Hubo una época, allá por mediados de los años ochenta, cuando no se apostaba por quien ganaba el combate sino en que round el campeón del mundo de los pesados más joven de la historia iba a terminar la faena. Si hasta se “rogaba” que la pelea durara algo más de dos asaltos para poder disfrutar de la pizza o la cerveza que acompañaban la velada. Mike Tyson era eso. Ver cuanto y como le aguantaban los rivales. No había previa, ni circo antes de subir al cuadrilátero. Era solo eso, un boxeador en estado puro. Subía, hacía su trabajo y listo, fin de la historia.
Quienes recuerdan al Mike Tyson en los JJ.OO de Los Ángeles ´84 tendrán en su mente a un “Iron Mike” ágil y fuerte como pocos en su categoría. Por eso no sorprendió que su paso al campo rentado fuera tan espectacular.
Después de tres años de reinado, el 11 de Febrero de 1990 se iniciaba el año competitivo para Tyson y defendía, en un combate previo multimillonario con Holyfield, su corona unificada ante James “Buster” Douglas en Tokio, Japón.
Los que estuvieron esa noche en tierra nipona, presenciando el match, fueron testigos de algo histórico. Asistieron a la caída de un INVENCIBLE. Porque eso era Tyson. A tal punto era considerado de esta manera que las apuestas estaban 42 a 1 a favor del campeón. Si, leyeron bien, 42 a 1. Y la historia estuvo a nada de darle la razón a estas estadísticas cuando a menos de 10 segundos de finalizar el 8° asalto un Tyson que estaba allí, sobre el cuadrilátero, física pero no mentalmente logro mandar a la lona a su rival después de un uppercut de mano derecha.

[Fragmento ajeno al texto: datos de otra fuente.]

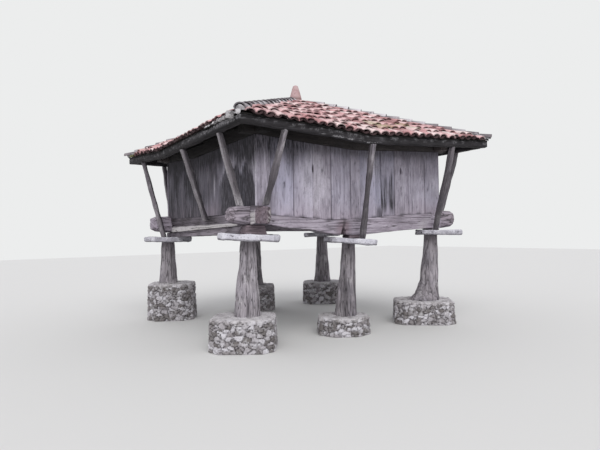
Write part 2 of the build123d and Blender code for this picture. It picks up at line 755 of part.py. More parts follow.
def jack_rafter(side, place):
    half = rafter_width / 2
    if side in ("front", "back"):
        sign = -1 if side == "front" else 1
        y0, y1 = sorted((sign * rafter_width / 2, sign * rafter_end_y))
        box = block(place - half, place + half, y0, y1, beam_level, 2 * apex_level)
    else:
        sign = -1 if side == "left" else 1
        x0, x1 = sorted((sign * rafter_width / 2, sign * rafter_end_x))
        box = block(x0, x1, place - half, place + half, beam_level, 2 * apex_level)
    with BuildPart() as jack:
        add(under_roof[side])
        add(box, mode=Mode.INTERSECT)
        add(hip_blades(hip_width + 2 * fit), mode=Mode.SUBTRACT)
        for clearance in plate_clearance:
            add(clearance, mode=Mode.SUBTRACT)
    return jack.part


def hip_rafter(sign_x, sign_y):
    sides = ("left" if sign_x < 0 else "right", "front" if sign_y < 0 else "back")
    x0, x1 = sorted((sign_x * fit, sign_x * rafter_end_x))
    y0, y1 = sorted((sign_y * fit, sign_y * rafter_end_y))
    with BuildPart() as hip:
        for side in sides:
            add(under_roof[side])
        add(block(x0, x1, y0, y1, beam_level, 2 * apex_level), mode=Mode.INTERSECT)
        add(hip_blades(hip_width), mode=Mode.INTERSECT)
        for clearance in plate_clearance:
            add(clearance, mode=Mode.SUBTRACT)
    return hip.part


rafter_spacing = 2 * half_x / rafter_count
with BuildPart() as roof_rafters:
    for sign_x in (-1, 1):
        for sign_y in (-1, 1):
            add(hip_rafter(sign_x, sign_y))
    for side in rings:
        for step in range(rafter_count):
            add(jack_rafter(side, (step - (rafter_count - 1) / 2) * rafter_spacing))

with BuildPart() as roof_boarding:
    for side, ring in rings.items():
        add(slope(ring, fit, boarding, 0).cut(hip_blades(2 * fit)))


def tile_slope(side):
    with BuildPart() as tiles:
        add(slope(rings[side], boarding + 2 * fit, tile_depth, tile_reach))
        add(hip_blades(2 * fit), mode=Mode.SUBTRACT)
    return tiles


front_tiles = tile_slope("front")
right_tiles = tile_slope("right")
back_tiles = tile_slope("back")
left_tiles = tile_slope("left")

# Hip tiles: a half-round capping down each hip, seated on the tiles
tile_top = boarding + tile_depth + 3 * fit
roof_depth = 2 * plate_depth
below_tiles = [slope(ring, tile_top - roof_depth, roof_depth, plate_depth) for ring in rings.values()]
crown = Vector(0, 0, apex_level + tile_top)


def hip_capping(ring_point):
    spread = 1 + tile_reach / eave_y
    foot = apex + (ring_point + Vector(0, 0, eave_depth) - apex) * spread + Vector(0, 0, tile_top)
    run = foot - crown
    with BuildPart() as capping:
        with BuildSketch(Plane(origin=crown - Vector(0, 0, hip_tile_radius * 0.55), z_dir=run)):
            Circle(hip_tile_radius)
        extrude(amount=run.length)
        for layer in below_tiles:
            add(layer, mode=Mode.SUBTRACT)
        with BuildSketch(Plane.XY.offset(apex_level - finial_height)):
            RegularPolygon(finial_foot + mortar_joint, 12)
        extrude(amount=3 * finial_height, mode=Mode.SUBTRACT)
    return capping.part


with BuildPart() as hip_tiles:
    for corner in (front_ring[0], front_ring[-1], back_ring[0], back_ring[-1]):
        add(hip_capping(corner))

# Finial: a blunt twelve-sided cone over the meeting of the hips
finial_seat = tile_top + boarding
with BuildPart() as roof_finial:
    with BuildSketch(Plane.XY.offset(apex_level - finial_head)):
        RegularPolygon(finial_foot, 12)
    extrude(amount=finial_head + finial_seat)
    with BuildSketch(Plane.XY.offset(apex_level + finial_seat)):
        RegularPolygon(finial_foot, 12)
    finial_cone = finial_height - boarding
    extrude(amount=finial_cone, taper=degrees(atan2(finial_foot - finial_head, finial_cone)))
    chamfer(roof_finial.edges().group_by(Axis.Z)[-1], finial_head * 0.35)
    for layer in below_tiles:
        add(layer, mode=Mode.SUBTRACT)

# Slanting struts under the eaves

# One strut, of squared timber with its corners taken off, from its foot to the underside of the eave beam
def strut(foot, head, foot_plane, head_plane):
    run = Vector(*head) - Vector(*foot)
    level_dir = Vector(0, 0, 1).cross(run)
    with BuildPart() as bar:
        with BuildSketch(Plane(origin=Vector(*foot) - run * 0.15, x_dir=level_dir, z_dir=run)):
            add(hewn(strut_size, strut_size, strut_size * 0.12))
        extrude(amount=run.length * 1.3)
        split(bisect_by=foot_plane, keep=Keep.TOP)
        split(bisect_by=head_plane, keep=Keep.BOTTOM)
    return bar.part


# Underside of an eave beam over one strut
def under_eave(line, place, along_x):
    rise = height_at(line, place + strut_size / 2) - height_at(line, place - strut_size / 2)
    slope_dir = Vector(strut_size, 0, rise) if along_x else Vector(0, strut_size, rise)
    side_dir = Vector(0, 1, 0) if along_x else Vector(-1, 0, 0)
    origin = (place, 0, height_at(line, place) - fit) if along_x else (0, place, height_at(line, place) - fit)
    return Plane(origin=origin, x_dir=slope_dir, z_dir=slope_dir.cross(side_dir))


def level_plane(z):
    return Plane.XY.offset(z + fit)


mid_y = eave_y - eave_width / 2
mid_x = eave_x - eave_width / 2


def front_strut(x0, y0, x1, z0, foot_plane):
    head = (x1, -mid_y, height_at(front_eave, x1))
    return strut((x0, -y0, z0), head, foot_plane, under_eave(front_eave, x1, True))


def back_strut(x0, y0, x1, z0, foot_plane):
    head = (x1, mid_y, height_at(back_eave, x1))
    return strut((x0, y0, z0), head, foot_plane, under_eave(back_eave, x1, True))


def left_strut(x0, y0, y1, z0, foot_plane):
    head = (-mid_x, y1, height_at(left_eave, y1))
    return strut((-x0, y0, z0), head, foot_plane, under_eave(left_eave, y1, False))


def right_strut(x0, y0, y1, z0, foot_plane):
    head = (mid_x, y1, height_at(right_eave, y1))
    return strut((x0, y0, z0), head, foot_plane, under_eave(right_eave, y1, False))


# Struts stand on the beam ends outside the walls, on the capping stones, or in a ground beam's outer face
end_y = half_y + block_reach * 0.5
stone_y = half_y + strut_size * 1.3
log_x = half_x + log_reach * 0.43
back_log_x = half_x + log_reach * 0.37
face_x = half_x + strut_size * 0.83
notch_level = foot_level - strut_size
head_x = eave_x * 0.71
head_y = eave_y * 0.71

with BuildPart() as front_struts:
    add(front_strut(-corner_x, (half_y + head_reach) / 2, -head_x, left_end_top, level_plane(left_end_top)))
    add(front_strut(-half_x * 0.02, stone_y, -half_x * 0.10, front_middle_bed.origin.Z, front_middle_bed))
    strut_start = corner_x - beam_width * 0.6
    add(front_strut(strut_start, stone_y, head_x * 0.915, front_right_bed.origin.Z, front_right_bed))
    for beam in (front_ground_beam, left_ground_beam):
        add(beam.part, mode=Mode.SUBTRACT)

log_top_left = height_at(front_high, -half_x * 1.1)
log_top_right = height_at(front_high, half_x * 1.1)
with BuildPart() as left_struts:
    add(left_strut(log_x, -corner_y, -head_y, log_top_left, level_plane(log_top_left - 12)))
    add(left_strut(face_x, -half_y * 0.12, -head_y * 0.215, notch_level, level_plane(notch_level)))
    add(left_strut(
        log_x, corner_y - beam_width * 0.97, head_y * 0.964, back_left_bed.origin.Z, back_left_bed))
    for beam in (front_ground_beam, back_ground_beam, left_ground_beam):
        add(beam.part, mode=Mode.SUBTRACT)

back_top_right = height_at(back_high, half_x * 1.1)
with BuildPart() as right_struts:
    add(right_strut(back_log_x, -corner_y, -head_y * 1.027, log_top_right, level_plane(log_top_right - 12)))
    add(right_strut(face_x, 0, half_y * 0.017, notch_level, level_plane(notch_level)))
    add(right_strut(back_log_x, corner_y, head_y * 1.027, back_top_right, level_plane(back_top_right - 12)))
    for beam in (front_ground_beam, back_ground_beam, right_ground_beam):
        add(beam.part, mode=Mode.SUBTRACT)

left_back_top = height_at(left_high, half_y * 1.06)
right_back_top = height_at(right_high, half_y * 1.06)
with BuildPart() as back_struts:
    add(back_strut(-corner_x, end_y, -head_x, left_back_top, level_plane(left_back_top)))
    add(back_strut(half_x * 0.016, stone_y, half_x * 0.025, back_middle_bed.origin.Z, back_middle_bed))
    add(back_strut(corner_x, end_y, head_x, right_back_top, level_plane(right_back_top)))
    for beam in (back_ground_beam, left_ground_beam, right_ground_beam):
        add(beam.part, mode=Mode.SUBTRACT)

# Files

front_left_plinth.part.label = "front_left_plinth"
export_step(front_left_plinth.part, "parts/front_left_plinth.step")
front_middle_plinth.part.label = "front_middle_plinth"
export_step(front_middle_plinth.part, "parts/front_middle_plinth.step")
front_right_plinth.part.label = "front_right_plinth"
export_step(front_right_plinth.part, "parts/front_right_plinth.step")
back_left_plinth.part.label = "back_left_plinth"
export_step(back_left_plinth.part, "parts/back_left_plinth.step")
back_middle_plinth.part.label = "back_middle_plinth"
export_step(back_middle_plinth.part, "parts/back_middle_plinth.step")
back_right_plinth.part.label = "back_right_plinth"
export_step(back_right_plinth.part, "parts/back_right_plinth.step")

front_left_post.part.label = "front_left_post"
export_step(front_left_post.part, "parts/front_left_post.step")
front_middle_post.part.label = "front_middle_post"
export_step(front_middle_post.part, "parts/front_middle_post.step")
front_right_post.part.label = "front_right_post"
export_step(front_right_post.part, "parts/front_right_post.step")
back_left_post.part.label = "back_left_post"
export_step(back_left_post.part, "parts/back_left_post.step")
back_middle_post.part.label = "back_middle_post"
export_step(back_middle_post.part, "parts/back_middle_post.step")
back_right_post.part.label = "back_right_post"
export_step(back_right_post.part, "parts/back_right_post.step")

front_left_stone.part.label = "front_left_stone"
export_step(front_left_stone.part, "parts/front_left_stone.step")
front_middle_stone.part.label = "front_middle_stone"
export_step(front_middle_stone.part, "parts/front_middle_stone.step")
front_right_stone.part.label = "front_right_stone"
export_step(front_right_stone.part, "parts/front_right_stone.step")
back_left_stone.part.label = "back_left_stone"
export_step(back_left_stone.part, "parts/back_left_stone.step")
back_middle_stone.part.label = "back_middle_stone"
export_step(back_middle_stone.part, "parts/back_middle_stone.step")
back_right_stone.part.label = "back_right_stone"
export_step(back_right_stone.part, "parts/back_right_stone.step")

bearing_blocks.part.label = "bearing_blocks"
export_step(bearing_blocks.part, "parts/bearing_blocks.step")
left_sill_log.part.label = "left_sill_log"
export_step(left_sill_log.part, "parts/left_sill_log.step")
front_ground_beam.part.label = "front_ground_beam"
export_step(front_ground_beam.part, "parts/front_ground_beam.step")
back_ground_beam.part.label = "back_ground_beam"
export_step(back_ground_beam.part, "parts/back_ground_beam.step")
left_ground_beam.part.label = "left_ground_beam"
export_step(left_ground_beam.part, "parts/left_ground_beam.step")
right_ground_beam.part.label = "right_ground_beam"
export_step(right_ground_beam.part, "parts/right_ground_beam.step")

floor_joists.part.label = "floor_joists"
export_step(floor_joists.part, "parts/floor_joists.step")
floor_boards.part.label = "floor_boards"
export_step(floor_boards.part, "parts/floor_boards.step")
front_wall.part.label = "front_wall"
export_step(front_wall.part, "parts/front_wall.step")
back_wall.part.label = "back_wall"
export_step(back_wall.part, "parts/back_wall.step")
left_wall.part.label = "left_wall"
export_step(left_wall.part, "parts/left_wall.step")
right_wall.part.label = "right_wall"
export_step(right_wall.part, "parts/right_wall.step")

front_wall_plate.part.label = "front_wall_plate"
export_step(front_wall_plate.part, "parts/front_wall_plate.step")
back_wall_plate.part.label = "back_wall_plate"
export_step(back_wall_plate.part, "parts/back_wall_plate.step")
left_wall_plate.part.label = "left_wall_plate"
export_step(left_wall_plate.part, "parts/left_wall_plate.step")
right_wall_plate.part.label = "right_wall_plate"
export_step(right_wall_plate.part, "parts/right_wall_plate.step")

front_struts.part.label = "front_struts"
export_step(front_struts.part, "parts/front_struts.step")
back_struts.part.label = "back_struts"
export_step(back_struts.part, "parts/back_struts.step")
left_struts.part.label = "left_struts"
export_step(left_struts.part, "parts/left_struts.step")
right_struts.part.label = "right_struts"
export_step(right_struts.part, "parts/right_struts.step")

eave_beams.part.label = "eave_beams"
export_step(eave_beams.part, "parts/eave_beams.step")
roof_rafters.part.label = "roof_rafters"
export_step(roof_rafters.part, "parts/roof_rafters.step")
roof_boarding.part.label = "roof_boarding"
export_step(roof_boarding.part, "parts/roof_boarding.step")
front_tiles.part.label = "front_tiles"
export_step(front_tiles.part, "parts/front_tiles.step")
back_tiles.part.label = "back_tiles"
export_step(back_tiles.part, "parts/back_tiles.step")
left_tiles.part.label = "left_tiles"
export_step(left_tiles.part, "parts/left_tiles.step")
right_tiles.part.label = "right_tiles"
export_step(right_tiles.part, "parts/right_tiles.step")
hip_tiles.part.label = "hip_tiles"
export_step(hip_tiles.part, "parts/hip_tiles.step")
roof_finial.part.label = "roof_finial"
export_step(roof_finial.part, "parts/roof_finial.step")
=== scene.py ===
import bpy
import math
import random
from itertools import product
from mathutils import Matrix, Vector, kdtree, noise
from mathutils.bvhtree import BVHTree


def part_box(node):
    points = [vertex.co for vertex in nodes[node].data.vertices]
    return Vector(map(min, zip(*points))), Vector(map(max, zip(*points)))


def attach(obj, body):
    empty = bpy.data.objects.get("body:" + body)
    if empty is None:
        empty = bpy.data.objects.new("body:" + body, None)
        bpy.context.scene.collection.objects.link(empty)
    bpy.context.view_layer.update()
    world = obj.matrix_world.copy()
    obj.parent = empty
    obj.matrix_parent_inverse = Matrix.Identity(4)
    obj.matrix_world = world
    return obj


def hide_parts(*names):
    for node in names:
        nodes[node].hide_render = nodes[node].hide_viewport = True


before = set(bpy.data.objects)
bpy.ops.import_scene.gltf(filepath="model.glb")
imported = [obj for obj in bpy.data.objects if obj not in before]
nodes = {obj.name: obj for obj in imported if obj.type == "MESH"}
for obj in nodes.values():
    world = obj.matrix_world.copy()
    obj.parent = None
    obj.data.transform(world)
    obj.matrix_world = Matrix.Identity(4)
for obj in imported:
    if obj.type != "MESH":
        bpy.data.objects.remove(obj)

noise.seed_set(1)  # the masonry's noise vectors are drawn from this seed
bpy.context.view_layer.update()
for name in ("Cube", "Light", "Camera"):
    if name in bpy.data.objects:
        bpy.data.objects.remove(bpy.data.objects[name])
print("granary: frame loaded,", len(nodes), "nodes")


def pick(*pieces):  # select only these, the first one active
    bpy.ops.object.select_all(action="DESELECT")
    for piece in pieces:
        piece.select_set(True)
    bpy.context.view_layer.objects.active = pieces[0]


def openMesh(piece):
    pick(piece)
    bpy.ops.object.mode_set(mode="EDIT")
    bpy.ops.mesh.select_all(action="SELECT")


def closeMesh():
    bpy.ops.object.mode_set(mode="OBJECT")


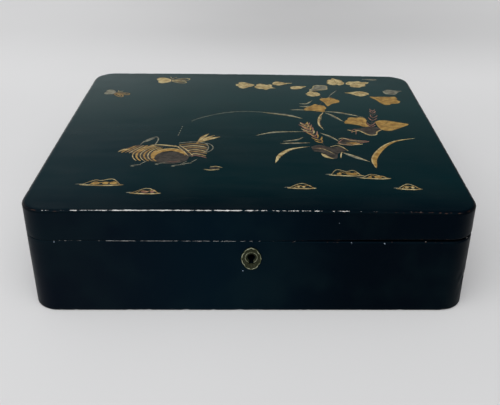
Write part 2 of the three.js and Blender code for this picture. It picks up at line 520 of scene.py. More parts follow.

Pero……..siempre hay un pero. Arranco el 10° round y Douglas sabía que su jab de mano izquierda ya venía complicando a Tyson (recuerden la bolsa de hielo que su rincón tuvo que improvisar con un guante de látex para desinflamar su ojo izquierdo). Y así fue. 1, 2, 3, 4, 5 y 6 jab seguidos que no fueron con potencia pero que lograron la distracción necesaria para que un terrible uppercut de mano derecha conmocionara a un estadio completo. La faena se terminó con un cross de la misma mano que manó al suelo a un Tyson totalmente groggy.
Nadie entendió, en ese momento, lo que acababa de suceder. Ni los que estaban arriba del cuadrilátero ni las 40.000 almas que estaban apostadas en el Kurakuen de Tokio. Ninguno se había dado cuenta que estaba, ni más ni menos, que ante el fin de una era.